>>>

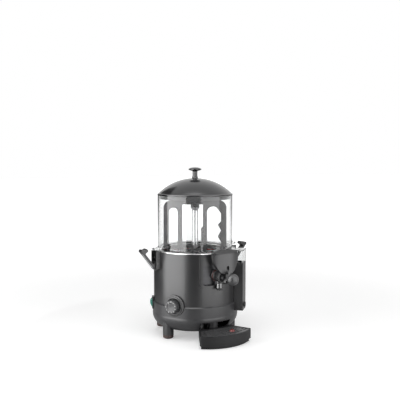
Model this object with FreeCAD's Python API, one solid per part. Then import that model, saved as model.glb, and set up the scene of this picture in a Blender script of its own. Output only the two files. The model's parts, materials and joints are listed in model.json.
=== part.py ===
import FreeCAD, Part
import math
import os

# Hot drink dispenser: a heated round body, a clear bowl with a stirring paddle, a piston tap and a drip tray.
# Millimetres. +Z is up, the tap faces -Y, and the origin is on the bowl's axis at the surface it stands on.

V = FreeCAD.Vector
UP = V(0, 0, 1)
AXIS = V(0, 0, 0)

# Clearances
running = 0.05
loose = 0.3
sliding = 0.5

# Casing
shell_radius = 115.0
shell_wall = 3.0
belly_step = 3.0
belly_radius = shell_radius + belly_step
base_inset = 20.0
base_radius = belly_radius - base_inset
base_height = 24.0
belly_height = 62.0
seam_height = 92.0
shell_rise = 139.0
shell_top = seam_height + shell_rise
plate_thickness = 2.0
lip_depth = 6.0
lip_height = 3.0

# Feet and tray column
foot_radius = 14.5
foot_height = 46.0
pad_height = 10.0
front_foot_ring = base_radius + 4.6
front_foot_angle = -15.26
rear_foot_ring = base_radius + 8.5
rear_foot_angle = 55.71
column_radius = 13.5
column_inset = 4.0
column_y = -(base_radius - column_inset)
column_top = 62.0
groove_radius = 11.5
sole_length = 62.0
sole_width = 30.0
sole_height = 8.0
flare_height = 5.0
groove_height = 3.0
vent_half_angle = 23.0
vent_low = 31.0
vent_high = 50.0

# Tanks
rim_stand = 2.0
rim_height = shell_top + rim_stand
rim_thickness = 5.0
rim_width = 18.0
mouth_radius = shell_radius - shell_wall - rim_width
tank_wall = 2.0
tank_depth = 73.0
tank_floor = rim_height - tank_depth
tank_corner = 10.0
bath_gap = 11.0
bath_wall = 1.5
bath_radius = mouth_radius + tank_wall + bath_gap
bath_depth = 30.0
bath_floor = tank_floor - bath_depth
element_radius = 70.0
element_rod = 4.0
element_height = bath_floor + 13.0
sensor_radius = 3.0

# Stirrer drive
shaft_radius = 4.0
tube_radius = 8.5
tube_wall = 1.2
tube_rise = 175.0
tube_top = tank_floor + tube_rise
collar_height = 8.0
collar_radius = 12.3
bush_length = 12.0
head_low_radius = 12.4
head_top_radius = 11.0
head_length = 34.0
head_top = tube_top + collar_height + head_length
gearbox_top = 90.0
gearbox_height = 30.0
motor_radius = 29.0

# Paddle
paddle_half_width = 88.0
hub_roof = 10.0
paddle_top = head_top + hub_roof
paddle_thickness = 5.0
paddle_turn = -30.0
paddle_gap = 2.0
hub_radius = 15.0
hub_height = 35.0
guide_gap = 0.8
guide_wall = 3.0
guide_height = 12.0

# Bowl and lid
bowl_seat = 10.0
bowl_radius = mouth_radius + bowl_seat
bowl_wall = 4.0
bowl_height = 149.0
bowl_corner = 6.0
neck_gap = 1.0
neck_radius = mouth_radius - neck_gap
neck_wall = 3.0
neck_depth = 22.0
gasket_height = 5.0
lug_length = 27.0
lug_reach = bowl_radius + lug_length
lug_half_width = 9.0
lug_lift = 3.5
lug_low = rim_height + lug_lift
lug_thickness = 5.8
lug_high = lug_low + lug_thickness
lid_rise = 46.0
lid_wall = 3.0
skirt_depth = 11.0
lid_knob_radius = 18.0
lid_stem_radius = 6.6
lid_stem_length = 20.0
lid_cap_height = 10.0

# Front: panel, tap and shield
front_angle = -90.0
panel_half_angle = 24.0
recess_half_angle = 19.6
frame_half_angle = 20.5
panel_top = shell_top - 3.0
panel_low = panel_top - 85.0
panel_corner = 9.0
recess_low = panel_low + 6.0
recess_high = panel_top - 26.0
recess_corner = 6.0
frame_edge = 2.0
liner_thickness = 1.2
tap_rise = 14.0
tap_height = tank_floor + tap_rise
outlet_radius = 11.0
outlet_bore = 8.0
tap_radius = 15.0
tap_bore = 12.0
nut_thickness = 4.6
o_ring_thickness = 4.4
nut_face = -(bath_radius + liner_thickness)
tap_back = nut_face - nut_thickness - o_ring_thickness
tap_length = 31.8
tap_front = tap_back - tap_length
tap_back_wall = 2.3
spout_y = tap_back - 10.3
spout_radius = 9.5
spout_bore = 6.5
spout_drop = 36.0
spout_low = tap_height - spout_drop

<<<

**What is needed**
Set out the complete listing exactly as shown.

**Solution below**
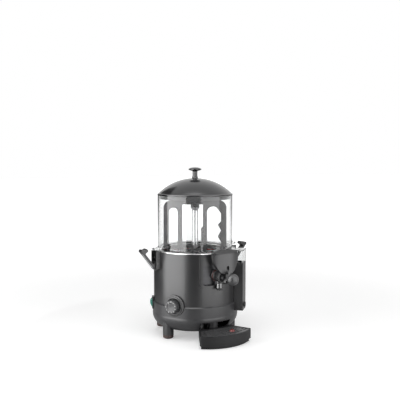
Model this object with FreeCAD's Python API, one solid per part. Then import that model, saved as model.glb, and set up the scene of this picture in a Blender script of its own. Output only the two files. The model's parts, materials and joints are listed in model.json.
=== part.py ===
import FreeCAD, Part
import math
import os

# Hot drink dispenser: a heated round body, a clear bowl with a stirring paddle, a piston tap and a drip tray.
# Millimetres. +Z is up, the tap faces -Y, and the origin is on the bowl's axis at the surface it stands on.

V = FreeCAD.Vector
UP = V(0, 0, 1)
AXIS = V(0, 0, 0)

# Clearances
running = 0.05
loose = 0.3
sliding = 0.5

# Casing
shell_radius = 115.0
shell_wall = 3.0
belly_step = 3.0
belly_radius = shell_radius + belly_step
base_inset = 20.0
base_radius = belly_radius - base_inset
base_height = 24.0
belly_height = 62.0
seam_height = 92.0
shell_rise = 139.0
shell_top = seam_height + shell_rise
plate_thickness = 2.0
lip_depth = 6.0
lip_height = 3.0

# Feet and tray column
foot_radius = 14.5
foot_height = 46.0
pad_height = 10.0
front_foot_ring = base_radius + 4.6
front_foot_angle = -15.26
rear_foot_ring = base_radius + 8.5
rear_foot_angle = 55.71
column_radius = 13.5
column_inset = 4.0
column_y = -(base_radius - column_inset)
column_top = 62.0
groove_radius = 11.5
sole_length = 62.0
sole_width = 30.0
sole_height = 8.0
flare_height = 5.0
groove_height = 3.0
vent_half_angle = 23.0
vent_low = 31.0
vent_high = 50.0

# Tanks
rim_stand = 2.0
rim_height = shell_top + rim_stand
rim_thickness = 5.0
rim_width = 18.0
mouth_radius = shell_radius - shell_wall - rim_width
tank_wall = 2.0
tank_depth = 73.0
tank_floor = rim_height - tank_depth
tank_corner = 10.0
bath_gap = 11.0
bath_wall = 1.5
bath_radius = mouth_radius + tank_wall + bath_gap
bath_depth = 30.0
bath_floor = tank_floor - bath_depth
element_radius = 70.0
element_rod = 4.0
element_height = bath_floor + 13.0
sensor_radius = 3.0

# Stirrer drive
shaft_radius = 4.0
tube_radius = 8.5
tube_wall = 1.2
tube_rise = 175.0
tube_top = tank_floor + tube_rise
collar_height = 8.0
collar_radius = 12.3
bush_length = 12.0
head_low_radius = 12.4
head_top_radius = 11.0
head_length = 34.0
head_top = tube_top + collar_height + head_length
gearbox_top = 90.0
gearbox_height = 30.0
motor_radius = 29.0

# Paddle
paddle_half_width = 88.0
hub_roof = 10.0
paddle_top = head_top + hub_roof
paddle_thickness = 5.0
paddle_turn = -30.0
paddle_gap = 2.0
hub_radius = 15.0
hub_height = 35.0
guide_gap = 0.8
guide_wall = 3.0
guide_height = 12.0

# Bowl and lid
bowl_seat = 10.0
bowl_radius = mouth_radius + bowl_seat
bowl_wall = 4.0
bowl_height = 149.0
bowl_corner = 6.0
neck_gap = 1.0
neck_radius = mouth_radius - neck_gap
neck_wall = 3.0
neck_depth = 22.0
gasket_height = 5.0
lug_length = 27.0
lug_reach = bowl_radius + lug_length
lug_half_width = 9.0
lug_lift = 3.5
lug_low = rim_height + lug_lift
lug_thickness = 5.8
lug_high = lug_low + lug_thickness
lid_rise = 46.0
lid_wall = 3.0
skirt_depth = 11.0
lid_knob_radius = 18.0
lid_stem_radius = 6.6
lid_stem_length = 20.0
lid_cap_height = 10.0

# Front: panel, tap and shield
front_angle = -90.0
panel_half_angle = 24.0
recess_half_angle = 19.6
frame_half_angle = 20.5
panel_top = shell_top - 3.0
panel_low = panel_top - 85.0
panel_corner = 9.0
recess_low = panel_low + 6.0
recess_high = panel_top - 26.0
recess_corner = 6.0
frame_edge = 2.0
liner_thickness = 1.2
tap_rise = 14.0
tap_height = tank_floor + tap_rise
outlet_radius = 11.0
outlet_bore = 8.0
tap_radius = 15.0
tap_bore = 12.0
nut_thickness = 4.6
o_ring_thickness = 4.4
nut_face = -(bath_radius + liner_thickness)
tap_back = nut_face - nut_thickness - o_ring_thickness
tap_length = 31.8
tap_front = tap_back - tap_length
tap_back_wall = 2.3
spout_y = tap_back - 10.3
spout_radius = 9.5
spout_bore = 6.5
spout_drop = 36.0
spout_low = tap_height - spout_drop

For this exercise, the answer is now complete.